PROPHETICAL LITERATURE

CHAPTER I

THE BOOK OF AMOS

§ 1. A leap backward through the ages.-According to the plan sketched out in the last paragraph of the Introductory Chapter, the present section will consist of certain select extracts and specimens from the Prophetical Literature. The order adopted may seem strangely and very unnecessarily unchronological, and indeed it is a far backward cry through the ages from the Wisdom of Solomon to the Book of Amos. But this present volume is specially intended to contain the products of literary activity among the Jews in the post-exilic period, and therefore it seemed desirable to begin with a kind of literature which, in my opinion, was typical of the period. Selections from the prophetical literature are included in this volume because almost every prophetical book, as we now possess it, was at least edited in the post-exilic age, and contains in all probability interpolated additions written by post-exilic Jews. Originally indeed I had intended to confine my specimens of this prophetical literature to the Book of Joel and to select chapters from the Book of Isaiah.
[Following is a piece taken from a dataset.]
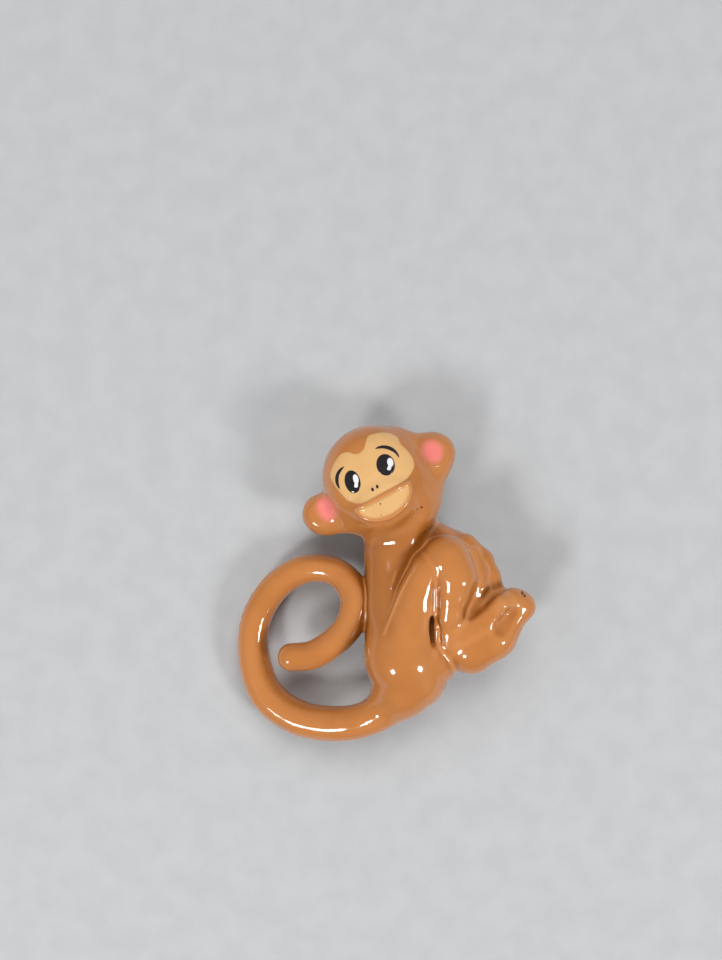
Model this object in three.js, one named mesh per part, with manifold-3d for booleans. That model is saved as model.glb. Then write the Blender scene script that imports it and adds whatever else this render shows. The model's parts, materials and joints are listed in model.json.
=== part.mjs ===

But on further consideration it has seemed advisable to include also the work of those two great inaugurators of written prophecy, Amos and Hosea.

It is true that some short selections from Amos and Hosea were given in Part I; but it seems a great pity to limit the knowledge of them, even so far as my own Bible for Home Reading is concerned, to these fragments. These two prophetical books are great and short enough to be given in their entirety.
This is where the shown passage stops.